Even though the staff got a late recruiting start last winter (Hauck was hired Dec. 23, just six weeks before signing day), all accounts confirm that the initial recruiting class is strong. And it includes eight Southern Nevada players, the most in the program’s history. That signals a shift from previous UNLV coaches, who struggled to keep local talent at home. “Our recruiting philosophy can be summed up in one sentence: We want to recruit every Nevada kid that we think can help us win a Mountain West championship, and we’ll go elsewhere to get the rest,” Hauck says. “Why go to Florida to get a kid that you can get right down the street here in Nevada?”
Time will tell if those initial recruits will be able to look back 20 years from now and say they helped launch UNLV football’s first sustained winning era in three decades. One thing is for sure, though: Their new coach is game for the challenge.

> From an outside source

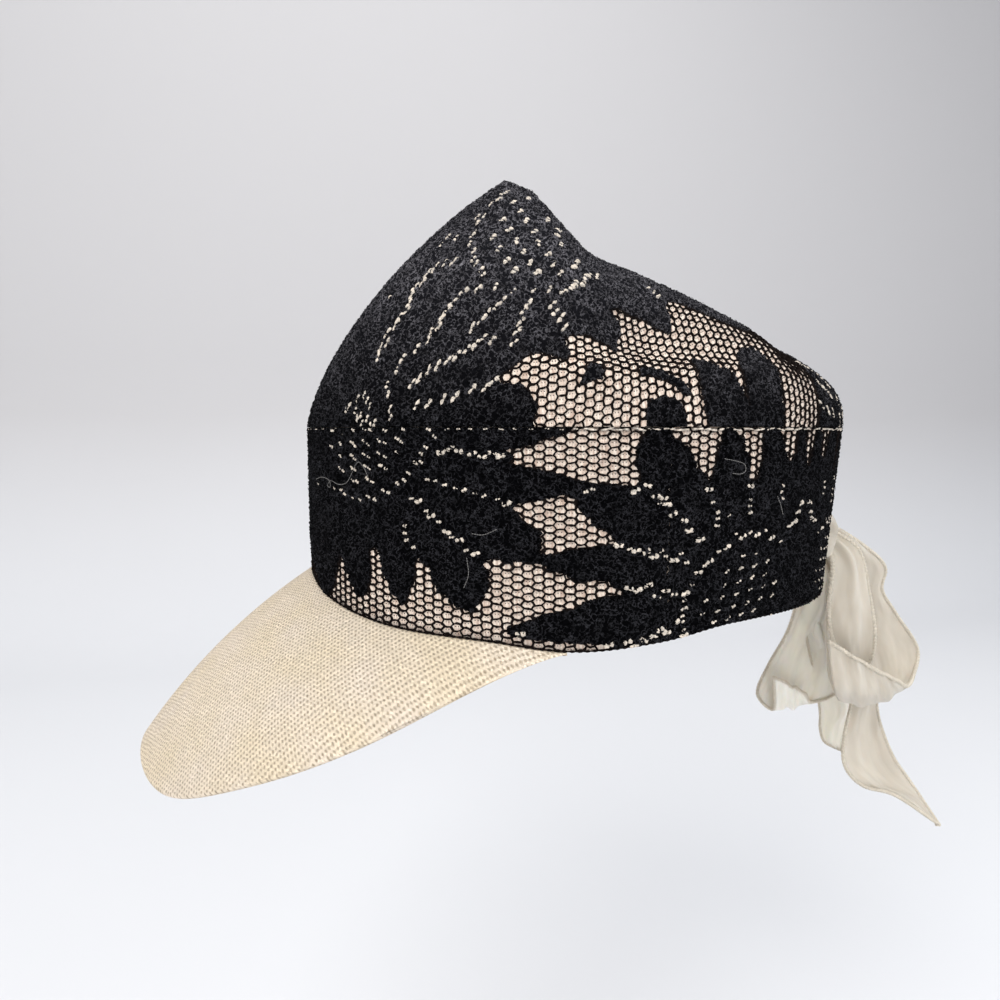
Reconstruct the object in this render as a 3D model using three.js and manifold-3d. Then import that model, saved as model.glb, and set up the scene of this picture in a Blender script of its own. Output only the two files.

“How can you not get enthused about having a chance to put your own stamp on some place?” Hauck says. “For our coaching staff to be able to come here and do something that hasn’t been done in a long time would be pretty cool.
“Coaches around the country, we look at other programs and kind of gauge what goes on there. And one of the questions that a lot of guys in my profession always asked was, ‘Why can’t you win at UNLV?’ And I’m one of those who asked the same question. Now I’m going to get a chance to find out.”